Friday, June 15, 2012

Holy Debatable

We at Adas Emuno are proud to note that our own Rabbi Schwartz provided a D'Var Torah for this week's issue of the New Jersey Jewish Standard.  His Torah Commentary is entitled, Holy Debatable, and it goes like this:

I’m very happy to write about this week’s Torah portion, Shelach Lecha from the Book of Numbers; it was my bar mitzvah portion some four decades ago!

As a young teen I was very impressed by the fact my portion was primarily an intriguing spy story. At the same time, I was happy to note that the very end of the portion contained the important commandment of the tallit. We are told that the purpose of wearing the fringed garment is to be “holy to your God” (Numbers 15:40), and it is this point that I would like to address.

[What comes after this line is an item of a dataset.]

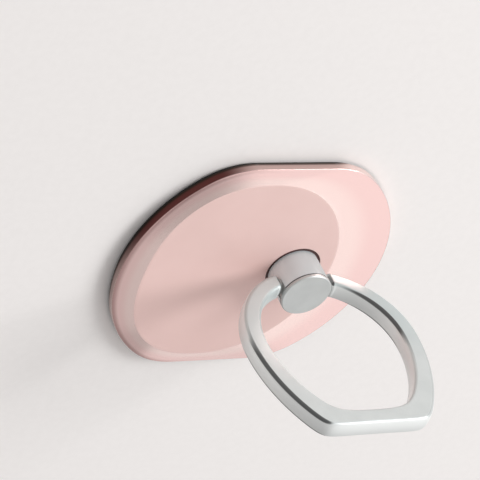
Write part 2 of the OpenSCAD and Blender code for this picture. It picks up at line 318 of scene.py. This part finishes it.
def outline_loop(inset, z):
    """The plate's outline at an inset: end arcs, blend arcs and straight sides."""
    end_r = PLATE_L / 2 - inset
    side_y = PLATE_W / 2 - inset
    blend_r = PLATE_BLEND_R - inset
    blend_y = side_y - blend_r
    blend_x = math.sqrt((end_r - blend_r) ** 2 - blend_y ** 2)
    switch = math.atan2(blend_y, blend_x)
    points = []
    for normal, side in outline_stations():
        nx, ny = math.cos(normal), math.sin(normal)
        if side or abs(nx) < TINY:
            sign = 1 if ny > 0 else -1
            points.append((side * blend_x * sign, sign * side_y, z))
        elif abs(math.atan2(ny, abs(nx))) <= switch:
            points.append((end_r * nx, end_r * ny, z))
        else:
            points.append((math.copysign(blend_x, nx) + blend_r * nx,
                           math.copysign(blend_y, ny) + blend_r * ny, z))
    return points


def oval_lean(normal, side):
    """The direction in which the field's edge meets a station of the outline."""
    nx, ny = math.cos(normal), math.sin(normal)
    if side or abs(nx) < TINY:
        sign = 1 if ny > 0 else -1
        return sign * math.pi / 2 - side * FLAT_LEAN
    share = (math.pi / 2 - FLAT_LEAN) / (math.pi / 2)
    folded = math.atan2(ny, abs(nx)) * share
    return folded if nx > 0 else math.pi - folded


def oval_loop(inset, z):
    """The raised field's edge, paired with the outline by its normal: fuller at the rear."""
    b = FIELD_W / 2 - inset
    points = []
    for normal, side in outline_stations():
        lean = oval_lean(normal, side)
        front = math.cos(lean) > 0
        a = (FIELD_L / 2 if front else FIELD_REAR_L) - inset
        full = FIELD_FRONT_FULL if front else FIELD_REAR_FULL
        step = full / (full - 1)
        reach_x = a * (a * abs(math.cos(lean))) ** (step - 1)
        reach_y = b * (b * abs(math.sin(lean))) ** (step - 1)
        size = (reach_x * abs(math.cos(lean)) + reach_y * abs(math.sin(lean))) ** (1 / full)
        x = math.copysign(reach_x / size, math.cos(lean))
        y = math.copysign(reach_y / size, math.sin(lean))
        points.append((x - FIELD_BACK, y, z))
    return points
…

One of the most important words in Judaism is kadosh, holy. From that root we get kaddish, the memorial prayer that sanctifies God’s name; kiddush, the blessing over the wine that sanctifies the Sabbath and other holy days; kiddushin, the traditional term for marriage that understands the union of a man and women as holiness. The synagogue is traditionally called the kehillah k’dosha, the holy community, reflecting the fact that we are called upon to be goi kadosh, a holy people. We term our sacred books in Judaism sifrei kodesh. Jerusalem is called ir hakodesh, the holy city and the inner sanctum of the great Temple that housed the ark is called kodesh kedoshim, the holy of holies.

Even the angels, according to Isaiah, are said to sing kadosh, kadosh, kadosh, and those are words we repeat in the Amidah prayer. Among the most important Torah portions is K’doshim in Leviticus, because it contains the famous Holiness Code that begins: K’doshim t’hiyu, You shall be holy, for I, the Lord your God, am holy.

So it comes as a shock that in the very next words of Torah after the description of the tallit a major debate about the very nature of holiness erupts. The debate is between Moses and his cousin, no less, named Korah, whose name commences next week’s portion.

I describe this controversy in my new book “Judaism’s Great Debates.” Here is how the debate begins (Numbers 16:1-6 with a touch of poetic license):

Korah to Moses and Aaron: You have gone too far! For all the community are holy, all of them, and the Lord is in their midst. Why then do you raise yourselves above the Lord’s congregation?

Moses to Korah: Come morning the Lord will make known who is His and who is holy….

Korah: You think you are the only chosen ones. We are too.

Moses: The man whom the Lord chooses, he shall be the holy one. You have gone too far, sons of Levi!

I call this the debate over acquired vs. intrinsic holiness. Are we born holy, or do we earn holiness? As the esteemed Israeli philosopher Yeshayahu Leibowitz notes, “in the long history of Judaism, these two concepts of holiness have existed side by side.” And Martin Buber wrote that the dispute “was between two approaches to faith and to life.”

The question of acquired vs. inherent sanctity is more significant than one might initially think. Consider all the questions that can arise with regard to holiness in time (like Shabbat and festivals), space (like Jerusalem) and people. These questions are “holy debatable.”

But let’s not get ahead of ourselves. The sages wonder, in connection with this week’s portion, how the tallit enhances holiness. Yes, the act of wearing a fringed garment is a physical reminder of a Torah commandment, but there is more, and it has to do with the blue thread. “The blue suggests the sea, the sea suggests the heavens, and the heavens suggest the Throne of Glory,” wrote the rabbis. Even small acts, and simple things, can elevate us toward the holy.

 And to this sage exegesis, we might add, congratulations on the anniversary of becoming bar mitzvah, Rabbi Schwartz!